Came the reply: ‘’This man has been judged by his peers to be in contempt of everything and everybody. He’s so damned lazy that for seven years he has laid up in that very hammock. He won’t work. He won’t even talk. So we’re going to bury him alive.’’

‘’You mustn’t do such a thing,’’ exclaimed the stranger, ‘’for every man is lazy in his own way. I suggest that this one might be redeemed, not through threat of punishment, but by direct appeal to his inmost human heart. Suppose that I make him an offer…an offer couched in charity. Being a creature of feelings like you and I, he may well respond to the prospect of loving kindness. I think it’s worth a try.’’

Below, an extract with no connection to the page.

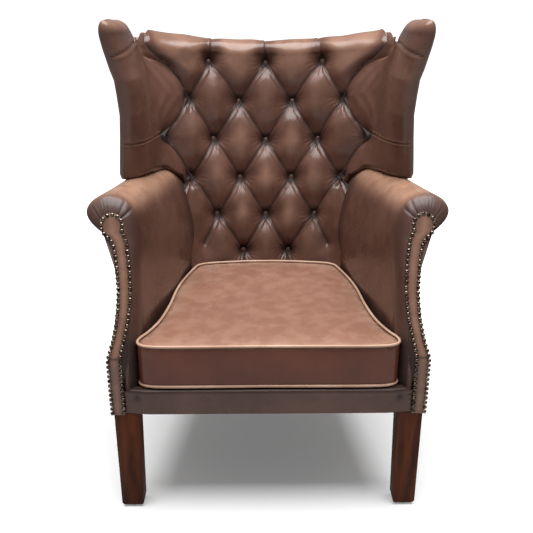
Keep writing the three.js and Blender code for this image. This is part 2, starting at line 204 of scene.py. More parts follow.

The stranger drew nigh the casket and appraised the inscrutable creature within. He began speaking in a sonorous voice:

‘’Hear me now, and hear me well. I have 500 bushels of corn I’ll give you. Think on that, my good man! Why, you can have this corn milled for your family’s sustenance, or you can lay it by as provender for your livestock…then again, you may wish to barter some of it for household necessities, or you may choose to sell part of it for profit so as to render up taxes on your homestead. Well, what do you say to that, my stubborn friend?’’

And now, to the ears of that rapt company surrounding the wagon came a sound as foreign and incredible, as terrifyingly arcane as the groaning rend and tear of some quaking continental groundmass tortured into movement by the core flux of the very earth itself. From the coffin emanated a voice, a voice sepulchral.

‘’That corn…’

‘’Yes, yes,’’ cried the giver of gifts blissfully. ‘’Five hundred bushels. What about the corn?’’

‘’Is it shucked?’’

‘’No,’’ cried the other in consternation. ‘’It’s not shucked.’’

‘’Drive on,’’ came the voice from the casket. ‘’Drive on, drive on, drive on…”

Editor’s note: This story by Gamble Rogers, then 50, was published in Florida magazine in 1987, along with a profile of the St. Augustine troubadour and storyteller. The story is a good example of his unique mix of highbrow language and rural characters, a blend of gentle humor and what he called “fifty-cent words.”